* Begin Collected material *

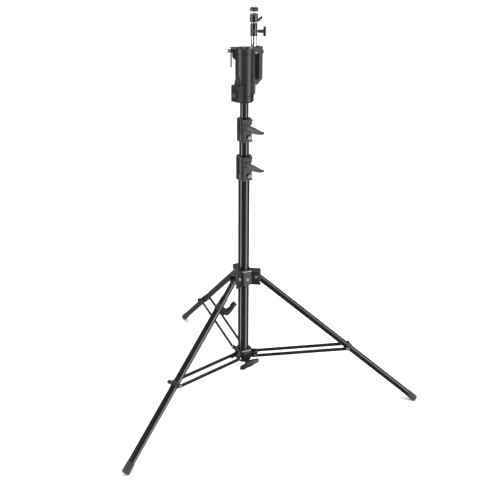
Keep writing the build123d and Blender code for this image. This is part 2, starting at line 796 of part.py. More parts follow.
# ---- receiver on the pin, with its T-knob ----
knob_screw_radius = 3
spy_bearing = 266           # hole that shows whether the pin is fully home
stud_radius_low = 4
with BuildPart() as receiver_body:
    with BuildSketch(over_pin(receiver[0])):
        Circle(receiver_radius)
    extrude(amount=receiver[1] - receiver[0])
    chamfer(receiver_body.edges().filter_by(GeomType.CIRCLE).group_by(Axis.Z)[-1], 2.2)
    with BuildSketch(over_pin(receiver[0])):
        Circle(baby_radius + run)
    extrude(amount=baby_top + 1 - receiver[0], mode=Mode.SUBTRACT)
    with BuildSketch(beside_pin(spy_bearing, knob_z, 0)):
        Circle(3.6)
    extrude(amount=20, mode=Mode.SUBTRACT)
    with BuildSketch(beside_pin(knob_bearing, knob_z, 2)):
        Circle(knob_screw_radius + run)
    extrude(amount=20, mode=Mode.SUBTRACT)
    with BuildSketch(over_pin(receiver[1] - 6)):
        Circle(stud_radius_low)
    extrude(amount=10, mode=Mode.SUBTRACT)
save(receiver_body, "receiver")

with BuildPart() as receiver_stud:
    with BuildSketch(over_pin(receiver[1] - 6)):
        Circle(stud_radius_low)
    extrude(amount=13)
    with BuildSketch(over_pin(receiver[1])):
        Circle(6.5)
    extrude(amount=housing[0] - receiver[1] - 0.2)
save(receiver_stud, "receiver_stud")

with BuildPart() as knob_screw:
    with BuildSketch(beside_pin(knob_bearing, knob_z, 7)):
        Circle(knob_screw_radius)
    extrude(amount=12)
save(knob_screw, "knob_screw")

neck_start = receiver_radius + 1
grip_start = 27
with BuildPart() as t_knob:
    with BuildSketch(beside_pin(knob_bearing, knob_z, neck_start)):
        Circle(3.8)
    with BuildSketch(beside_pin(knob_bearing, knob_z, 17)):
        Circle(5)
    loft()
    with BuildSketch(beside_pin(knob_bearing, knob_z, 17)):
        Circle(5)
    extrude(amount=grip_start + 2 - 17)
    with BuildSketch(beside_pin(knob_bearing, knob_z, grip_start)):
        SlotOverall(27.5, 8, rotation=90)
    extrude(amount=8)
    with BuildSketch(beside_pin(knob_bearing, knob_z, 7)):
        Circle(knob_screw_radius)
    extrude(amount=12, mode=Mode.SUBTRACT)
    fillet(t_knob.faces().sort_by(Axis((0, 0, 0), outward(knob_bearing)))[-1].edges(), 2)
save(t_knob, "t_knob")

# ---- ball head ----
notch_bearing = 186
ball_lock_z = 1209
with BuildPart() as ball_housing:
    with BuildSketch(over_pin(housing[0])):
        Circle(housing_radius)
    extrude(amount=housing[1] - housing[0])
    chamfer(ball_housing.edges().filter_by(GeomType.CIRCLE), 1)
    with BuildSketch(over_pin(housing[0])):
        Circle(stud_radius_low + run)
    extrude(amount=5, mode=Mode.SUBTRACT)
    with Locations(over_pin(ball_z)):
        Sphere(ball_radius + gap, mode=Mode.SUBTRACT)
    with BuildSketch(beside_pin(notch_bearing, ball_z, 0)):
        Circle(stem_radius + 0.5)
        with Locations((0, 5)):
            Rectangle(2 * stem_radius + 1, 10)
    extrude(amount=20, mode=Mode.SUBTRACT)
    with BuildSketch(beside_pin(knob_bearing, ball_lock_z, 5)):
        Circle(2.5 + run)
    extrude(amount=20, mode=Mode.SUBTRACT)
save(ball_housing, "ball_housing")

with BuildPart() as ball_lever:
    with BuildSketch(beside_pin(knob_bearing, ball_lock_z, 5.5)):
        Circle(2.5)
    extrude(amount=8)
    with BuildSketch(beside_pin(knob_bearing, ball_lock_z, housing_radius + 0.4)):
        Circle(4)
    extrude(amount=4.5)
    with BuildSketch(Plane(origin=beside_pin(knob_bearing, ball_lock_z, 0).origin,
                           x_dir=outward(knob_bearing), z_dir=across(knob_bearing) * -1)):
        Polygon((12.4, -2), (16, -3), (24, 5.5), (23.5, 9), (20.5, 9.5), (12.4, 3), align=None)
    extrude(amount=2.5, both=True)
save(ball_lever, "ball_lever")

with BuildPart() as ball_stem:
    with Locations(over_pin(ball_z)):
        Sphere(ball_radius)
    with BuildSketch(over_pin(ball_z)):
        Circle(stem_radius)
    extrude(amount=disc[1] - ball_z)
    with BuildSketch(over_pin(disc[1])):
        Circle(stud_radius)
    extrude(amount=stud_top - disc[1])
    chamfer(ball_stem.edges().filter_by(GeomType.CIRCLE).group_by(Axis.Z)[-1], 0.8)
save(ball_stem, "ball_stem")

with BuildPart() as mount_disc:
    with BuildSketch(over_pin(disc[0])):
        Circle(disc_radius)
        with PolarLocations(disc_radius, 24):
            Circle(0.7, mode=Mode.SUBTRACT)
        Circle(stem_radius + run, mode=Mode.SUBTRACT)
    extrude(amount=disc[1] - disc[0] - 1.2)
save(mount_disc, "mount_disc")

with BuildPart() as disc_pad:
    with BuildSketch(over_pin(disc[1] - 1.2)):
        Circle(disc_radius - 1.5)
        Circle(stud_radius + 0.4, mode=Mode.SUBTRACT)
    extrude(amount=1)
save(disc_pad, "disc_pad")

# ---- figures for the joints ----
folded_lean = 24            # of the legs from upright, where the fold stops
side_drop = bracket_at * cos(radians(folded_lean))
half_root = sqrt(side_drop ** 2 - bracket_at ** 2 + brace_length ** 2)
folded_gap = side_drop - half_root
folded_out = bracket_at * sin(radians(folded_lean))
folded_slope = atan2(side_drop - folded_gap, folded_out)
print("leg slope", degrees(leg_slope), "length", leg_length)
print("brace length", brace_length, "slope", degrees(brace_slope))
print("fold travel", leg_pivot_z - brace_pivot_z - folded_gap)
print("leg turn", 90 - folded_lean - degrees(leg_slope))
print("brace turn", degrees(brace_slope + folded_slope))
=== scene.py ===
# %% [markdown]
# # A folding lighting stand
#
# This lesson dresses a lighting stand: three folding legs, a column of three telescoping
# tubes held by lever collars, and a cast head that carries a small ball head on a flip-up
# pin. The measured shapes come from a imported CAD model, in metres, +Z up, with the right leg
# along +X. Shapes that are already right keep their mesh and get a good finish. The small
# fittings that the eye goes to are modelled again with more detail.

# %% Load the frame
import json
from math import atan2, cos, degrees, pi, radians, sin, sqrt

import bpy
from mathutils import Matrix, Vector


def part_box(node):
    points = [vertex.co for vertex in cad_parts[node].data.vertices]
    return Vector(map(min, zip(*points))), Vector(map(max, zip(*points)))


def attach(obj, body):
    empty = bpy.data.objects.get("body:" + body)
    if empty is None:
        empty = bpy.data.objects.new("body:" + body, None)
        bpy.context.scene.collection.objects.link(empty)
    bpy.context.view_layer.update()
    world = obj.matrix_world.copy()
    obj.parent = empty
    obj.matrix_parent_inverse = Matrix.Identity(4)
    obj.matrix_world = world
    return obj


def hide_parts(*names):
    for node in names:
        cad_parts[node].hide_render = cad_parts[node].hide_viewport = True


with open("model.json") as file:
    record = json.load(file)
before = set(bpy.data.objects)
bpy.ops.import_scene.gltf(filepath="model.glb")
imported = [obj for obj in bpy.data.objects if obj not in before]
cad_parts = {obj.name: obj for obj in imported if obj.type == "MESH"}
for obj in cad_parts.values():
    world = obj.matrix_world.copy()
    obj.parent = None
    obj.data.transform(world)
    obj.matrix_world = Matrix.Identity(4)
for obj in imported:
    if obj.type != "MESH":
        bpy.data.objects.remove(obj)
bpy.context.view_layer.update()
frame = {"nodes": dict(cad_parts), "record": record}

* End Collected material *

◆ Do this:
Copy each line that holds the word "data".

◆ Output for this exercise:
    points = [vertex.co for vertex in cad_parts[node].data.vertices]
    empty = bpy.data.objects.get("body:" + body)
        empty = bpy.data.objects.new("body:" + body, None)
before = set(bpy.data.objects)
imported = [obj for obj in bpy.data.objects if obj not in before]
    obj.data.transform(world)
        bpy.data.objects.remove(obj)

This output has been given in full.